As seen by the package a tabular data is:
- a collection of similar records (preferably consistent in their size);
- an optional header with unique values;
The TabularData
interface provides basic operations to fulfill the above requirements.
interface TabularData
{
/** @return list<string> */
public function getHeader(): array;
public function getRecords(array $header = []): Iterator<int, array>
public function getRecordsAsObject(string $className, array $header = []): Iterator<int, object>
public function map(callable $callback): Iterator<int, mixed>
public function nth(int $nth): array
public function nthAsObject(int $nth, string $className, array $header = []): ?object
public function fetchColumn(int|string $columnIndex): Iterator<int, mixed>
}
The Buffer
class implements the TabularData
interface, if you already are familiar with the Reader
class
then you will be familiar with the API. You may refer to the tabular data reader API
documentation to see how these methods work.

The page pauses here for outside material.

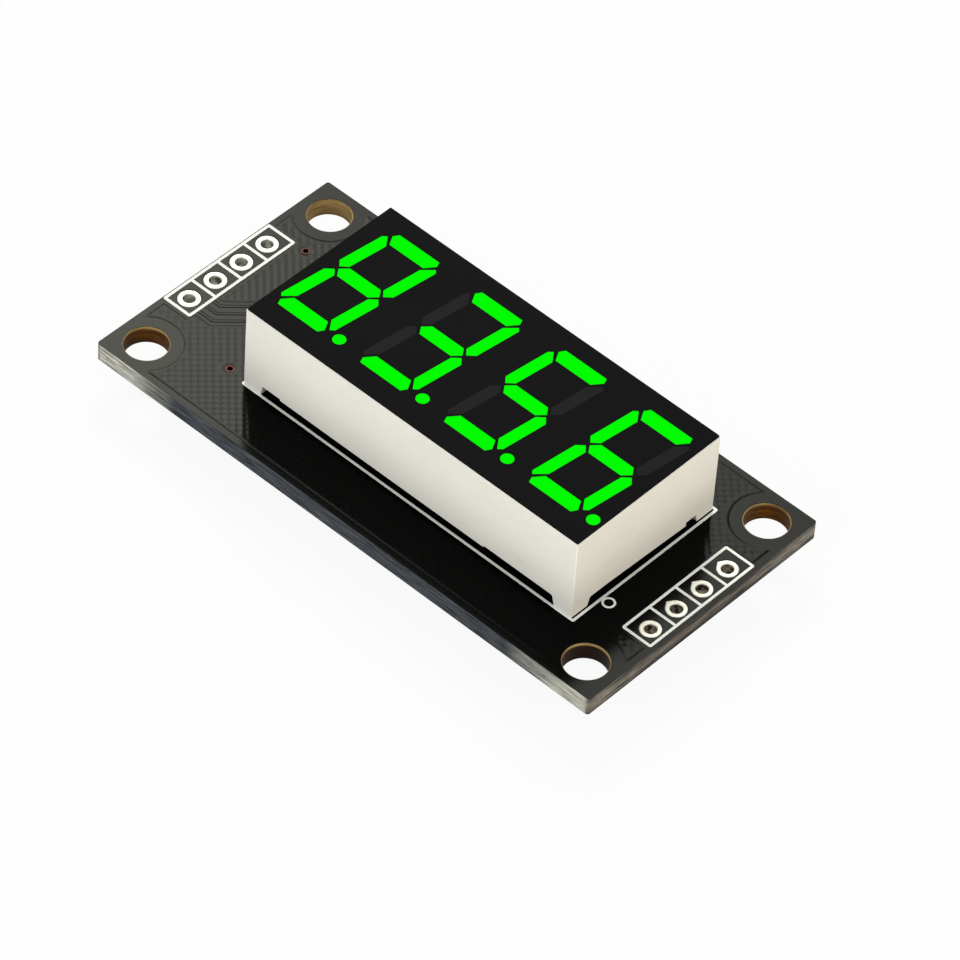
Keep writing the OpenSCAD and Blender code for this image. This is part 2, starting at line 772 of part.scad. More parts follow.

If you need more advanced filtering capabilities you can use the Statement class for that.
use League\Csv\Buffer;
use League\Csv\Reader;
use League\Csv\Statement;
$reader = Reader::createFromPath('/path/to/file.csv');
$reader->setHeaderOffset(0);
$buffer = Buffer::from($reader->slice(0, 30000)));
// apply some CRUD operation or not depending
// on your business logic
$curDate = new DateTimeImmutable();
$records = new Statement()
->andWhere(1, '=', '10') //filtering is done of the second column
->orWhere('birthdate', fn (string $value): bool => DateTimeImmutable::createFromFormat('Y-m-d', $value) < $curDate) //filtering is done on the `birthdate` column
->whereNot('firstname', 'starts_with', 'P') //filtering is done case-sensitively on the first character of the column value
->process($buffer);
$records
will be a ResultSet
instance that you can manipulate further more if needed.